J’ai malheureusement le devoir de vous informer …
Voilà le moment, lorsque je suis devant la porte, où je vérifie encore une fois ma tenue. Je suis aussi bien préparée que possible, et pourtant, la situation semble incontrôlable. Je prends une grande respiration et réprime la pensée que, d’une seconde à l’autre, mon coup de sonnette changera inéluctablement la vie d’une ou de plusieurs personnes.
Lorsqu’on est policier ou policière, annoncer un décès fait partie de nos tâches récursives. Nous sommes parfois déjà à l’endroit où les circonstances du décès ont eu lieu, par exemple lors d’un accident ou un suicide. Mais il arrive aussi que nous recevions purement la mission d’annoncer la triste nouvelle aux proches.
Informer des proches d’un décès est une mission très émotionnelle qui restera pour moi sans doute toujours l’un des défis les plus difficiles de ma vie professionnelle.
Corde raide entre empathie et professionnalisme
Le thème de la mort est déjà abordé à l’école intercantonale de police d’Hitzkirch (LU). Cette tâche fait, entre autres, l’objet d’une formation spécifique en leçon de psychologie policière. À quoi faut-il faire attention? Quelles sont les difficultés? Comment ce sujet me touche-t-il du point de vue personnel?
Lorsque nous en recevons la mission, nous recueillons d’abord le plus d’informations possible, afin de pouvoir répondre, plus tard, à un maximum de questions des proches. Notre propre préparation émotionnelle en fait, pour moi, forcément partie. Est-ce que je me sens maintenant en mesure d’annoncer cette nouvelle? Si, pour une raison ou une autre, je suis en manque de confiance pour remplir cette mission, il n’y a pas de honte à la déléguer. Les proches ont en définitive le droit d’être pris en charge de manière professionnelle dans cette situation difficile.
«J’ai malheureusement le devoir de vous informer …»
Il est là, le moment évoqué où nous nous retrouvons face à face avec les proches. Il est toujours difficile d’annoncer ce genre de nouvelle. J’ai chaque fois la bouche sèche avant de dire: «J’ai malheureusement le devoir de vous informer…» Qui peut se réjouir d’annoncer à un parent, un époux ou une épouse, une sœur, un frère, voire à des enfants, qu’un être aimé ne reviendra pas à la maison, qu’il n’est plus de ce monde. C’est encore plus dur quand des enfants sont impliqués.
Annoncer la triste nouvelle aux proches avec un grand respect et être un soutien pour eux au pire moment est de mon devoir. Les réactions des proches sont diamétralement opposées selon les personnes. Les sentiments les plus divers sont parfois exprimés dans ces situations accablantes. En pareils moments, j’ai beaucoup de compréhension pour les proches, et suis également en complète mesure de comprendre que l’on veuille s’en prendre à moi.

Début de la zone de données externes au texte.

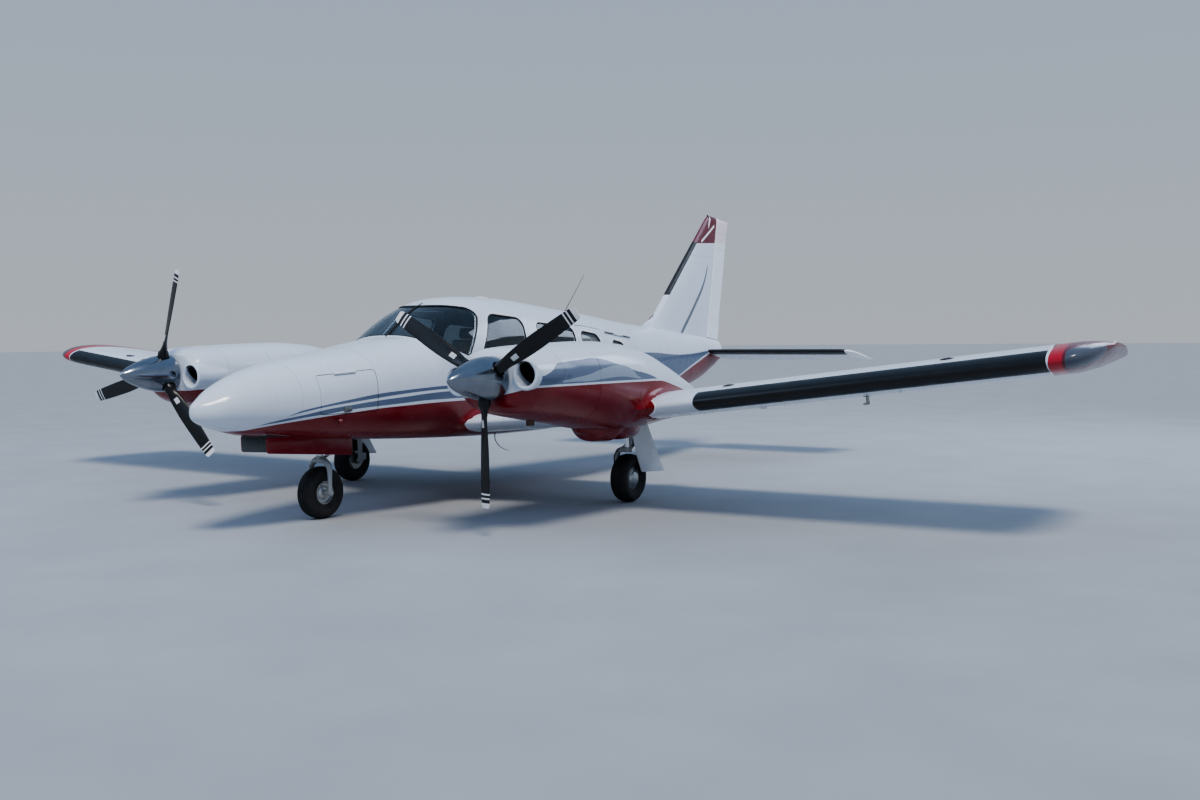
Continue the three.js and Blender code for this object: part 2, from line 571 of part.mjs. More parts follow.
const tabBox = block(0, tabLine + 300 + SEAT_GAP, 0, 2 * TAB.half - 8, 600, 200);
const tabBody = joined(stabHalf(1), stabHalf(-1), block(0, tabLine + 60, 0, 2 * STAB.root + 60, 110, 12)).intersect(tabBox);
add(stabGroup, 'stabilator_tab', tabBody, 'white');

// Wings, engines and main gear, built to port and mirrored to starboard

const wingSolid = loft(WING.map(wingRing));
const tipSolid = loft(TIP.map(wingRing));

function controlSurface({ from, to, hingeY }) {
  const { z, radius } = wingMiddle(hingeY);
  const between = (a, b, grow) => joined(
    block((a + b) / 2, hingeY + 500 - grow, z, b - a, 1000, 400),
    rod([a, hingeY, z], [b, hingeY, z], radius + grow, 14));
  const body = wingSolid.intersect(between(from + RUN_GAP, to - RUN_GAP, 0));
  const pins = [[from + SEAT_GAP, from + 40], [to - 40, to - SEAT_GAP]].map(([a, b]) =>
    rod([a, hingeY, z], [b, hingeY, z], 12, 12));
  return { bay: between(from, to, RUN_GAP), body: joined(body, ...pins) };
}

const flap = controlSurface(FLAP);
const aileron = controlSurface(AILERON);
const toWorld = new THREE.Matrix4().makeRotationY(-DIHEDRAL).setPosition(0, 0, ROOT_Z);
const intoWing = toWorld.clone().invert();
const moved = (solid, matrix) => solid.transform(matrix.elements);
const wheelWell = rod([1080, GEAR.mainY, -200], [1080, GEAR.mainY, 5], 250, 14)
  .add(block(1400, GEAR.mainY, -100, 620, 150, 210));
const wingBody = cut(wingSolid, moved(hullCutter, intoWing), flap.bay, aileron.bay, wheelWell);
const wingCutter = loft(WING.map(([s, y, c, t, raise]) => wingRing([s, y - 1, c + 2, t + 0.0008, raise])));

const cowlFace = NACELLE[0][0];
const cowlSolid = nacelle(-LENGTH, COWL_END);
const cowlInner = nacelle(-3070, COWL_END, -COWL_WALL, INNER_RING);
const inlets = INLET.z.map((z, i) => {
  const x = PROP.x + (2 * i - 1) * INLET.dx;
  return {
    lip: rod([x, cowlFace - INLET.reach, z], [x, cowlFace + 160, z], INLET.outer, 12),
    bore: rod([x, cowlFace - 200, z], [x, cowlFace + 200, z], INLET.inner, 12),
  };
});
const shaftHole = rod([PROP.x, cowlFace - 100, PROP.z], [PROP.x, cowlFace + 100, PROP.z], 62, 16);
const exhaustHole = rod([PROP.x - 120, -2475, 600], [PROP.x - 120, -2475, 900], 50, 10);
const cowl = cut(joined(cowlSolid, inlets[0].lip, inlets[1].lip), cowlInner, inlets[0].bore, inlets[1].bore, shaftHole, exhaustHole);
const legX = TRACK / 2;
const legPocket = rod([legX, GEAR.mainY, 500], [legX, GEAR.mainY, 900], 42 + SEAT_GAP, 12);
const overFlap = loft(WING.map(([s, y, c, t, raise]) => wingRing([s, y, c, t + 0.021, raise])))
  .intersect(block(1500, -150, 0, 4000, 640, 800));
const nacelleBody = cut(nacelle(COWL_END, 0), moved(joined(wingCutter, overFlap), toWorld), legPocket);
const blisterSolid = loft([[-1965, 60, 705], [-1850, 160, 622], [-1640, 185, 598], [-1330, 160, 604], [-1235, 70, 690]]
  .map(([y, w, z]) => ovalRing(PROP.x - 60, y, w, 800, z, 760, 2.2, 2.2, 16)));
const blister = cut(blisterSolid, moved(wingCutter, toWorld));

const engineBack = COWL_END - SEAT_GAP;
const engine = joined(
  block(PROP.x, (engineBack + ENGINE.front) / 2, ENGINE.z, ENGINE.width, engineBack - ENGINE.front, ENGINE.bank),
  block(PROP.x, (engineBack + ENGINE.front) / 2, ENGINE.z, ENGINE.crankcase, engineBack - ENGINE.front, ENGINE.height),
  rod([PROP.x, -2900, PROP.z], [PROP.x, PROP.y + 100 + SEAT_GAP, PROP.z], 44, 12),
  rod([PROP.x - 120, -2475, 785], [PROP.x - 120, -2475, 1050], 32, 8));

// Spinner: a long pointed cone with a flat back, and blades that are lofted along their length
const SPINNER_BACK = PROP.y + 100;
const spinnerProfile = [[0, -407], [60, -335], [124, -180], [158, -40], [167, 100], [0, 100]];
function spinner(side) {
  const body = turned(spinnerProfile, 'y', PROP.x, PROP.y, PROP.z, 20);
  const hole = blade(2 * SEAT_GAP);
  return cut(body, ...bladeAngles(side).map((a) => moved(hole, bladePlace(a))), hub(SEAT_GAP));
}
const hub = (grow) => rod([PROP.x, PROP.y - 60 - grow, PROP.z], [PROP.x, SPINNER_BACK + (grow ? 50 : -SEAT_GAP), PROP.z], 80 + grow, 12);
const bladePlace = (a) => new THREE.Matrix4().makeRotationY(a).setPosition(PROP.x, PROP.y + 10, PROP.z);
const FIRST_BLADE = { left: Math.PI, right: -0.287 };
const bladeAngles = (side) => [0, 1, 2].map((k) => FIRST_BLADE[side] + (2 * Math.PI * k) / PROP.blades);
// radius, chord, thickness, pitch in degrees
const BLADE = [
  [60, 96, 96, 45],
  [185, 96, 96, 45],
  [230, 88, 50, 41],
  [310, 108, 30, 35],
  [520, 126, 19, 26],
  [750, 116, 13, 20],
  [925, 100, 8, 17],
  [PROP.radius, 80, 5, 16.5],
];
function blade(grow = 0) {
  const rings = BLADE.map(([r, chord, thick, pitch]) => {
    const turn = THREE.MathUtils.degToRad(pitch);
    return Array.from({ length: 8 }, (_, i) => {
      const a = (2 * Math.PI * i) / 8;
      const u = (chord / 2 + grow) * Math.cos(a), v = (thick / 2 + grow) * Math.sin(a);
      // the blade stands up along z, its leading edge inboard and forward
      return new THREE.Vector3(-u * Math.cos(turn) + v * Math.sin(turn), -u * Math.sin(turn) - v * Math.cos(turn), r);
    });
  });
  return loft(rings);
}
function propeller(side) {
  const one = blade();
  return joined(hub(0), ...bladeAngles(side).map((a) => moved(one, bladePlace(a))));
}

// Wheels
const WHEEL = { rim: 112, bore: 20, sides: 20 };
function tyreProfile(w, r, inner) {
  const h = w / 2;
  return [[inner, -h * 0.62], [inner + 30, -h * 0.97], [r - 34, -h], [r, -h * 0.35],
    [r, h * 0.35], [r - 34, h], [inner + 30, h * 0.97], [inner, h * 0.62], [inner, -h * 0.62]];
}
function rimSolid(x, y, z, width, capSide) {
  const h = width / 2;
  const body = turned([[0, -h + 12], [84, -h + 12], [WHEEL.rim, -h], [WHEEL.rim, h], [84, h - 12], [0, h - 12]],
    'x', x, y, z, WHEEL.sides);
  const bore = rod([x - 200, y, z], [x + 200, y, z], WHEEL.bore + PIN_GAP, PIN_SIDES);
  const cap = capSide ? turned([[0, 0], [60, 0], [44, 30], [0, 34]].map(([r, d]) => [r, d * capSide + (h - 16) * capSide]), 'x', x, y, z, WHEEL.sides) : null;
  const open = cut(body, bore);
  return cap ? joined(open, cap) : open;
}
const noseWheelZ = GEAR.tyreRadius;
function wheelPair(parent, label, x, y, capSide) {
  add(parent, `${label}_tyre`, turned(tyreProfile(GEAR.tyreWidth, GEAR.tyreRadius, WHEEL.rim + SEAT_GAP), 'x', x, y, noseWheelZ, WHEEL.sides), 'rubber');
  add(parent, `${label}_rim`, rimSolid(x, y, noseWheelZ, 104, capSide), 'steel');
}
const noseWheelGroup = new THREE.Group();
aircraft.add(noseWheelGroup);
wheelPair(noseWheelGroup, 'nose', 0, GEAR.noseY, 0);

// Nose gear: a fixed outer cylinder, and below it the piston, fork and axle that steer
const WELL_CEILING = 830;
const PISTON = 24;
const outerNose = cut(joined(
  rod([0, GEAR.noseY, 560], [0, GEAR.noseY, 880], 40, 12),
  rod([0, GEAR.noseY + 20, 600], [0, -2960, 800], 16, 8),
  block(0, GEAR.noseY, 740, 262, 50, 40)),
rod([0, GEAR.noseY, 500], [0, GEAR.noseY, 800], PISTON + PIN_GAP, PIN_SIDES));
add(aircraft, 'nose_leg', outerNose.intersect(block(0, -3200, 600, 360, 900, 2 * (WELL_CEILING - SEAT_GAP - 600))), 'steel');
const forkX = 108;
const AXLE_END = 134; // the flat end of each tow pin
const forkLeg = (side) => joined(
  rod([side * 30, GEAR.noseY, 478], [side * forkX, GEAR.noseY, 440], 17, 8),
  rod([side * forkX, GEAR.noseY, 448], [side * forkX, GEAR.noseY, noseWheelZ - 16], 17, 8));
const fork = joined(
  rod([0, GEAR.noseY, 462], [0, GEAR.noseY, 780], PISTON, PIN_SIDES),
  block(0, GEAR.noseY, 478, 110, 70, 40),
  forkLeg(1), forkLeg(-1),
  rod([-AXLE_END, GEAR.noseY, noseWheelZ], [AXLE_END, GEAR.noseY, noseWheelZ], WHEEL.bore, PIN_SIDES));
const scissor = joined(
  rod([0, GEAR.noseY + 30, 486], [0, GEAR.noseY + 96, 520], 12, 4),
  rod([0, GEAR.noseY + 96, 520], [0, GEAR.noseY + 52, 572], 12, 4));
add(aircraft, 'nose_fork', joined(fork, scissor), 'steel');
[['nose_gear_door_left', 1], ['nose_gear_door_right', -1]].forEach(([name, side]) => {
  const outline = [[-3778, 724], [-2845, 668], [-2845, 512], [-3772, 600]];
  const plate = sidePrism(outline, side > 0 ? 138 : -146, side > 0 ? 146 : -138, 18);
  add(aircraft, name, cut(plate, hullCutter), 'red');
});

function makeSide(side) {
  const group = new THREE.Group();
  if (side === 'right') group.scale.x = -1;
  aircraft.add(group);
  const panel = new THREE.Group();
  panel.rotation.y = -DIHEDRAL;
  panel.position.z = ROOT_Z;
  group.add(panel);
  add(panel, `wing_${side}`, wingBody, 'white');
  add(panel, `wingtip_${side}`, cut(tipSolid, block(5460 + SEAT_GAP, -900, 0, 200, 3000, 600)), 'red');
  add(panel, `flap_${side}`, flap.body, 'white');
  add(panel, `aileron_${side}`, aileron.body, 'white');
  add(group, `cowl_${side}`, cowl, 'white');
  add(group, `nacelle_${side}`, joined(nacelleBody, blister), 'white');
  add(group, `engine_${side}`, engine, 'steel');
  add(group, `spinner_${side}`, spinner(side), 'silver');
  add(group, `propeller_${side}`, propeller(side), 'black');
  const x = TRACK / 2, y = GEAR.mainY;
  wheelPair(group, `main_${side}`, x, y, 1);
  const wingUnder = moved(wingCutter, toWorld);
  const leg = joined(
    rod([legX, y, 520], [legX, y, 900], 42, 12),
    rod([legX, y, 455], [legX, y, 560], 26, 10),
    block(x - 61, y, 468, 150, 84, 42),
    rod([x - 112, y, 470], [x - 112, y, GEAR.tyreRadius - 10], 24, 8),
    rod([x - 130, y, GEAR.tyreRadius], [x + 34, y, GEAR.tyreRadius], WHEEL.bore, PIN_SIDES),
    rod([legX, y + 30, 470], [legX, y + 92, 505], 11, 4),
    rod([legX, y + 92, 505], [legX, y + 40, 560], 11, 4));
  add(group, `main_leg_${side}`, cut(leg, wingUnder), 'steel');
  const doorOutline = [[-1000, 736], [-885, 262], [-480, 243], [-785, 732]];
  const plate = joined(
    sidePrism(doorOutline, x + 91, x + 99, 14),
    rod([legX + 42 + SEAT_GAP, y, 610], [x + 92, y, 610], 9, 6));
  add(group, `main_gear_door_${side}`, cut(plate, wingUnder, nacelle(COWL_END, 0, SEAT_GAP), legPocket), 'white');
}
makeSide('left');
makeSide('right');

export default aircraft;
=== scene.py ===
# %% [markdown]
# # A light twin piston aircraft, dressed for its picture
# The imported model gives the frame: every piece at its real place and size, with its joints. This lesson
# puts a finer skin, paint, glass, rubber and cloth over that frame, one piece after another.
# All lengths are written in millimetres and turned to metres by one value, because Blender counts metres.

# %% Load the frame
import bisect
import json
import math

import bmesh
import bpy
from mathutils import Matrix, Vector

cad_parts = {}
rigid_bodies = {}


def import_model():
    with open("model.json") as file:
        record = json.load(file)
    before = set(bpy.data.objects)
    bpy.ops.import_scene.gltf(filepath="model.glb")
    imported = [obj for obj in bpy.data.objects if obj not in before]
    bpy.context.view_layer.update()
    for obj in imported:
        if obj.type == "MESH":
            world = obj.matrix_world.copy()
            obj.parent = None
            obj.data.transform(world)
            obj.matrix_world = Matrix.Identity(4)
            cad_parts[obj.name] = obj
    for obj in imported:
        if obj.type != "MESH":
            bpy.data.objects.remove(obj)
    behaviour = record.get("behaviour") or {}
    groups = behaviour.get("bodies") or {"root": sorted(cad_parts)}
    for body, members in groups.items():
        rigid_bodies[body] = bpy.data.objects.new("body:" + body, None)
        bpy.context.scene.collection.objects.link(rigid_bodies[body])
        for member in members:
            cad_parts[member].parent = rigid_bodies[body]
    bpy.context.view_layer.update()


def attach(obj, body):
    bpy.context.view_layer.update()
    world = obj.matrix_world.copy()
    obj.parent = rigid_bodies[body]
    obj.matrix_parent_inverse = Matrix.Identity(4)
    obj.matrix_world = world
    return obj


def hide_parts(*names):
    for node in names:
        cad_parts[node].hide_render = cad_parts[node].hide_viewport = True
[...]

Informer du décès d’une personne est souvent semblable à marcher soi-même sur une corde raide. D’un côté, j’ai des pensées et des sentiments que je contrôle plus ou moins. De l’autre, une mission exigeant une certaine manière d’agir afin d’en remplir les attentes. La difficulté est de trouver l’équilibre entre les deux, pour rester moi-même, malgré la mission. Car, à mon avis, c’est seulement en restant soi-même, que l’on est authentique aux yeux des autres. Les proches ont droit à cette sincérité.
Quand notre mission est-elle finie? Et après?
«Où la flamme de la vie s’éteint, la tristesse demeure». Je ne quitte les lieux d’annonce avec bonne conscience que lorsque j’ai le sentiment d’avoir transmis toutes les informations essentielles. Je m’assure que la personne souhaitée ait pu être contactée et que les proches aient été pris personnellement en charge. Ce sont, en général, les parents proches, les amies ou les amis, ou encore des connaissances. Il existe, d’ailleurs, la possibilité de convoquer la Care Team du canton de Berne, en tant que soutien formé et compétent spécialisé. Tout a naturellement lieu d’entente avec les proches; c’est finalement à eux d’en décider.
Lorsque j’enseigne aux futurs policiers et policières de l’école intercantonale d’Hitzkirch (LU) le thème «Annonce de décès», l’aspect du suivi est, pour moi, tout aussi central que la transmission de l’information elle-même.
Prendre soin de moi après l’intervention fait aussi partie de l’aspect du suivi à mes yeux. Mes propres besoins ont ici leur place et je soigne ma santé tant physique que psychique. Les policières et les policiers sont finalement aussi des êtres humains. Et il ne serait pas humain de ne pas y réfléchir après coup.